Expo/Industry events for the next few months

Shale Insight 2015
September 16-17, 2015
Philadelphia, PA

http://shaleinsight.com/

Great Fallfest
Wyoming County PA
September 24, 2015

http://business.wyccc.com/events/details/the-great-fallfest-mixer-2015-139

Midstream PA 2015
October 1, 2015
Penn State

http://midstreampa2015.com/

WV Oil and Gas Expo
October 7, 2015
Morgantown, WV.

www.wvoilandgasexpo.com

Utica Summit III
October 13, 2015
Canton, OH

http://www.uticasummit.com/

DUG Eagle Ford + MIDSTREAM Texas
October 25-27
San Antonio, TX

http://www.dugeagleford.com/

Latest facts and a rumor from the Marcellus and Utica Shale

  • Inflection Energy in the Utica and Upper Devonian.  We have heard that Inflection Energy could be one of the latest E&P Companies to be drilling in the Upper Devonian and Utica.  It will be drilling in Lycoming County, PA.  (RUMOR)
     
  • Will the Upper Devonian and Utica be the PA news of 2016?  Based on Inflection Energy rumor and the news about companies like EQT and Shell drilling in the both of those shales, it looks like this could be the beginning of  increased activity in the Upper Devonian and Shale and it could be the hot news in PA in 2016.

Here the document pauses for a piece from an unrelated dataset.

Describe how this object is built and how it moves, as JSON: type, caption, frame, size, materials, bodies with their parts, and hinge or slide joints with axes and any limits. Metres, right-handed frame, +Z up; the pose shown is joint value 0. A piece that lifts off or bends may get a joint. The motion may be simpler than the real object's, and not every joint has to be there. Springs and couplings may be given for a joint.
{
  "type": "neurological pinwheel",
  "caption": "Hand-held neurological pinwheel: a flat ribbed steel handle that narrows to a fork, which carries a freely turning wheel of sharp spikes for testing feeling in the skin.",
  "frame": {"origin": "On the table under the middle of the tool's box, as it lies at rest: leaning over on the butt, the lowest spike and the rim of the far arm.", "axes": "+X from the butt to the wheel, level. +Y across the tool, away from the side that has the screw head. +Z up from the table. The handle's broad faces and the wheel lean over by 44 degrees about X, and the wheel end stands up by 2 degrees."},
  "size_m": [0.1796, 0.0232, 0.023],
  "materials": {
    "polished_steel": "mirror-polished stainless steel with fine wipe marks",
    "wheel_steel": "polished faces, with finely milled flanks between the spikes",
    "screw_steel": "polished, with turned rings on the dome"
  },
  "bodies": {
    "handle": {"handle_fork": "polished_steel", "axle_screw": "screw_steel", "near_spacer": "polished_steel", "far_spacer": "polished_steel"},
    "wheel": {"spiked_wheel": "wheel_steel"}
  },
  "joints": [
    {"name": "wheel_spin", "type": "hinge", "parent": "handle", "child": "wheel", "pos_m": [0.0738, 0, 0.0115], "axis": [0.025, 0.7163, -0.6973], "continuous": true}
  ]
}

    Unfortunately, I do not know if it is less expensive to drill in those shales, but there must be some financial advantage to drilling in the Upper Devonian and Utica.

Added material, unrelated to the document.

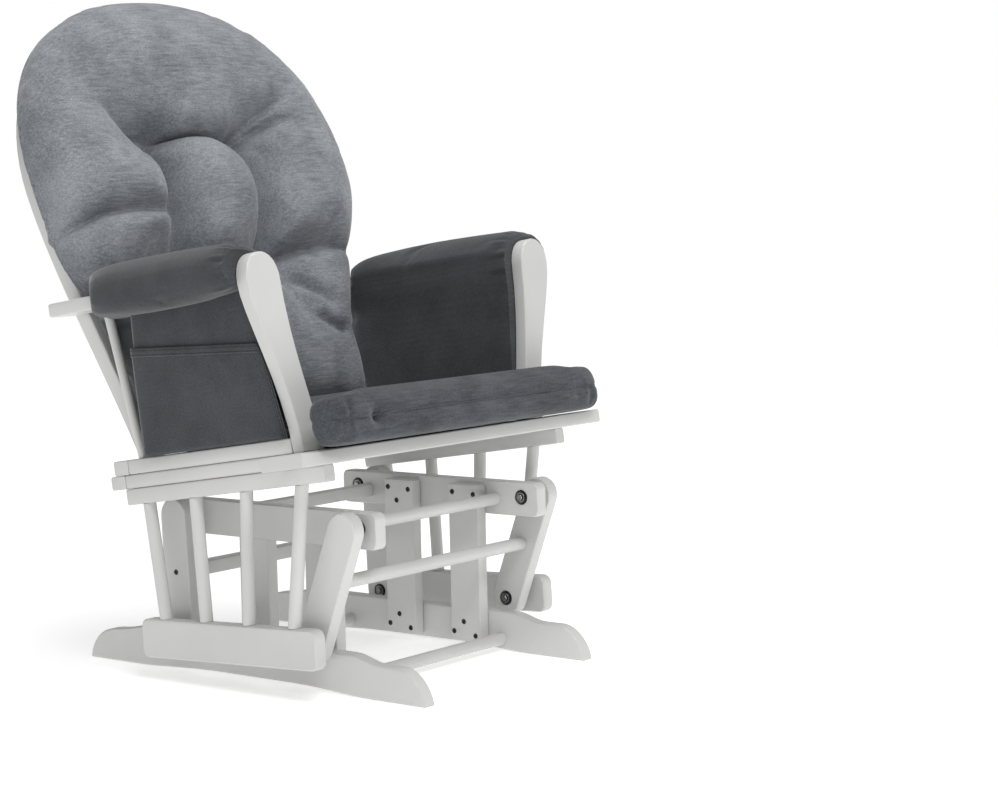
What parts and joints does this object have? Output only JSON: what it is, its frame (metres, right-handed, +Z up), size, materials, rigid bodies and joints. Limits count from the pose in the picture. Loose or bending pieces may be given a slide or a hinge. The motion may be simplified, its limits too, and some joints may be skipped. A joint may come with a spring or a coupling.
{
  "type": "glider chair",
  "caption": "Gliding nursery armchair: a cushioned seat with a hoop back and padded arms hangs on swing links inside a low floor base.",
  "frame": {"origin": "on the floor, at the middle of the chair's width and of its overall depth as it stands at rest", "axes": "+Z up, -Y towards the front (where the sitter faces), +X towards the sitter's left"},
  "size_m": [0.6738, 0.7148, 0.9366],
  "materials": {
    "paint": "white satin paint over smooth wood",
    "back_cloth": "blue-grey heathered weave",
    "arm_cloth": "dark grey brushed cloth",
    "pivot": "black bearing ring with a dull steel bolt head"
  },
  "bodies": {
    "base": {"front_foot_dowel": "paint", "rear_foot_dowel": "paint", "base_front_dowel": "paint", "base_rear_crossbar": "paint", "right_foot": "paint", "right_base_rail": "paint", "right_front_post": "paint", "right_rear_post": "paint", "right_upper_front_pivot": "pivot", "right_upper_rear_pivot": "pivot", "left_foot": "paint", "left_base_rail": "paint", "left_front_post": "paint", "left_rear_post": "paint", "left_upper_front_pivot": "pivot", "left_upper_rear_pivot": "pivot"},
    "front_links": {"front_link_dowel": "paint", "right_front_link": "paint", "right_lower_front_pivot": "pivot", "left_front_link": "paint", "left_lower_front_pivot": "pivot"},
    "rear_links": {"rear_link_crossbar": "paint", "right_rear_link": "paint", "right_lower_rear_pivot": "pivot", "left_rear_link": "paint", "left_lower_rear_pivot": "pivot"},
    "seat": {"front_rail": "paint", "rear_middle_rail": "paint", "rear_top_rail": "paint", "seat_deck": "paint", "hoop": "paint", "centre_back_slat": "paint", "seat_cushion": "back_cloth", "back_cushion": "back_cloth", "right_lower_rail": "paint", "right_spindle_1": "paint", "right_spindle_2": "paint", "right_spindle_3": "paint", "right_spindle_4": "paint", "right_seat_rail": "paint", "right_middle_rail": "paint", "right_arm_base_rail": "paint", "right_arm_post": "paint", "right_arm_board": "paint", "right_arm_spindle": "paint", "right_arm_cushion": "arm_cloth", "right_back_slat": "paint", "left_lower_rail": "paint", "left_spindle_1": "paint", "left_spindle_2": "paint", "left_spindle_3": "paint", "left_spindle_4": "paint", "left_seat_rail": "paint", "left_middle_rail": "paint", "left_arm_base_rail": "paint", "left_arm_post": "paint", "left_arm_board": "paint", "left_arm_spindle": "paint", "left_arm_cushion": "arm_cloth", "left_back_slat": "paint"}
  },
  "joints": [
    {"name": "front_swing", "type": "hinge", "parent": "base", "child": "front_links", "pos_m": [0, -0.2528, 0.223], "axis": [1, 0, 0], "range_deg": [-27, 10]},
    {"name": "rear_swing", "type": "hinge", "parent": "base", "child": "rear_links", "pos_m": [0, 0.053, 0.223], "axis": [1, 0, 0], "range_deg": [-27, 10]},
    {"name": "seat_swing", "type": "hinge", "parent": "front_links", "child": "seat", "pos_m": [0, -0.19394, 0.06886], "axis": [1, 0, 0], "range_deg": [-12.7, 34.2]}
  ],
  "couplings": [
    {"joint": "rear_swing", "follows": "front_swing", "ratio": 0.9916},
    {"joint": "seat_swing", "follows": "front_swing", "ratio": -1.2649}
  ]
}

    I have heard number of comments/rumors about land men in Tioga County, PA this last year.  Some people say it was like 2008 and 2009.  I’m sure some of this is driven by Shell’s success in the Utica in Tioga County.  Other rumors I’ve heard that Shell is very busy and is looking to bring another rig into Tioga County.  

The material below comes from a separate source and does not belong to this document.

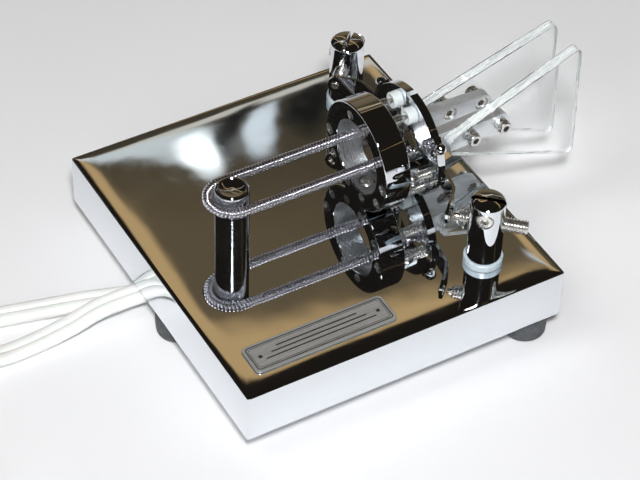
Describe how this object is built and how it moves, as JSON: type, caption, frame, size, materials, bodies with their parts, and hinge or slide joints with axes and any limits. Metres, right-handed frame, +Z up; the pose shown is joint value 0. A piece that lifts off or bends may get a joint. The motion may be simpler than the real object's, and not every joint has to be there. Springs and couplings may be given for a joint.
{
  "type": "morse key",
  "caption": "Double-lever touch paddle: two side levers on needle bearings in a standing ring, each with an angled arm beside an adjustable contact post, on a heavy footed base.",
  "frame": {"origin": "on the surface the feet rest on, under the middle of the footprint of the key without its cords", "axes": "+Z up; -Y towards the operator, where the finger pieces are; +Y towards the cords' exit; +X to the operator's right"},
  "size_m": [0.1016, 0.272, 0.0564],
  "materials": {
    "chrome": "polished mirror plating",
    "steel": "plain machined screws and needles",
    "nickel": "satin plated bars",
    "spring_steel": "bright drawn spring wire",
    "silver": "bright contact metal",
    "white_nylon": "milky nylon, slightly translucent",
    "clear_acrylic": "clear and polished",
    "insulator": "pale blue, translucent",
    "rubber": "dark grey, matte",
    "plate": "brushed, with a plain engraved border",
    "cord_white": "white flexible vinyl",
    "plug_black": "black moulded plastic"
  },
  "bodies": {
    "base": {"base_plate": "chrome", "foot_rear": "rubber", "foot_front_left": "rubber", "foot_front_right": "rubber", "nameplate": "plate", "bearing_ring": "chrome", "ring_screw": "steel", "spring_post": "chrome", "spring": "spring_steel", "cord_clip": "white_nylon", "left_upper_needle": "steel", "left_lower_needle": "steel", "left_stop_screw": "steel", "left_retaining_screw": "steel", "left_contact_post": "chrome", "left_pinch_screw": "steel", "left_post_insulator": "insulator", "left_insulating_washer": "insulator", "left_post_screw": "steel", "left_cord": "cord_white", "left_cord_coil": "cord_white", "left_cord_plug": "plug_black", "left_inner_lead": "plug_black", "right_upper_needle": "steel", "right_lower_needle": "steel", "right_stop_screw": "steel", "right_retaining_screw": "steel", "right_contact_post": "chrome", "right_pinch_screw": "steel", "right_post_insulator": "insulator", "right_insulating_washer": "insulator", "right_post_screw": "steel", "right_cord": "cord_white", "right_cord_coil": "cord_white", "right_cord_plug": "plug_black", "right_inner_lead": "plug_black"},
    "left_lever": {"left_lever_yoke": "chrome", "left_lever_bar": "nickel", "left_finger_piece": "clear_acrylic", "left_front_finger_screw": "steel", "left_rear_finger_screw": "steel", "left_contact_arm": "chrome", "left_arm_screw": "steel", "left_arm_contact": "silver", "left_upper_bearing_cup": "white_nylon", "left_lower_bearing_cup": "white_nylon"},
    "left_contact_slide": {"left_contact_tip": "silver"},
    "left_contact_rod": {"left_contact_screw": "steel"},
    "right_lever": {"right_lever_yoke": "chrome", "right_lever_bar": "nickel", "right_finger_piece": "clear_acrylic", "right_front_finger_screw": "steel", "right_rear_finger_screw": "steel", "right_contact_arm": "chrome", "right_arm_screw": "steel", "right_arm_contact": "silver", "right_upper_bearing_cup": "white_nylon", "right_lower_bearing_cup": "white_nylon"},
    "right_contact_slide": {"right_contact_tip": "silver"},
    "right_contact_rod": {"right_contact_screw": "steel"}
  },
  "joints": [
    {"name": "left_lever_hinge", "type": "hinge", "parent": "base", "child": "left_lever", "pos_m": [-0.00375, -0.01053, 0.0393], "axis": [0, 0, 1], "range_deg": [0, 1.05], "stiffness_Nm_per_rad": 0.05, "springref_deg": -1.49},
    {"name": "left_contact_advance", "type": "slide", "parent": "base", "child": "left_contact_slide", "axis": [-0.6733, -0.7394, 0], "range_m": [0, 0.00297]},
    {"name": "left_contact_turn", "type": "hinge", "parent": "left_contact_slide", "child": "left_contact_rod", "pos_m": [-0.0363, -0.01503, 0.038], "axis": [-0.6733, -0.7394, 0], "range_deg": [0, 1350]},
    {"name": "right_lever_hinge", "type": "hinge", "parent": "base", "child": "right_lever", "pos_m": [0.00375, -0.01053, 0.0393], "axis": [0, 0, -1], "range_deg": [0, 1.05], "stiffness_Nm_per_rad": 0.05, "springref_deg": -1.49},
    {"name": "right_contact_advance", "type": "slide", "parent": "base", "child": "right_contact_slide", "axis": [0.6733, -0.7394, 0], "range_m": [0, 0.00297]},
    {"name": "right_contact_turn", "type": "hinge", "parent": "right_contact_slide", "child": "right_contact_rod", "pos_m": [0.0363, -0.01503, 0.038], "axis": [0.6733, -0.7394, 0], "range_deg": [0, 1350]}
  ],
  "couplings": [
    {"joint": "left_contact_turn", "follows": "left_contact_advance", "rad_per_m": 7913.3},
    {"joint": "right_contact_turn", "follows": "right_contact_advance", "rad_per_m": 7913.3}
  ]
}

    Additionally, Seneca, which has leases bordering Shell’s in Tioga, has also had success in the Utica in that county.

    We’ll closely monitor the drilling activity in Upper Devonian and Utica in PA and keep you informed about where, when and who.
     
  • Gulfport closes deal.  When will it start drilling?  Gulfport completed the acquisition of Paloma for about $301.9 million in total purchase price including certain closing adjustments.

    Paloma holds about 24,000 net nonproducing acres in the core of the dry gas window of the Utica Shale in Belmont and Jefferson counties, Ohio. The acreage overlaps with several of Gulfport's currently planned units and is located in the vicinity of existing interstate pipelines with gathering and compression infrastructure already under development.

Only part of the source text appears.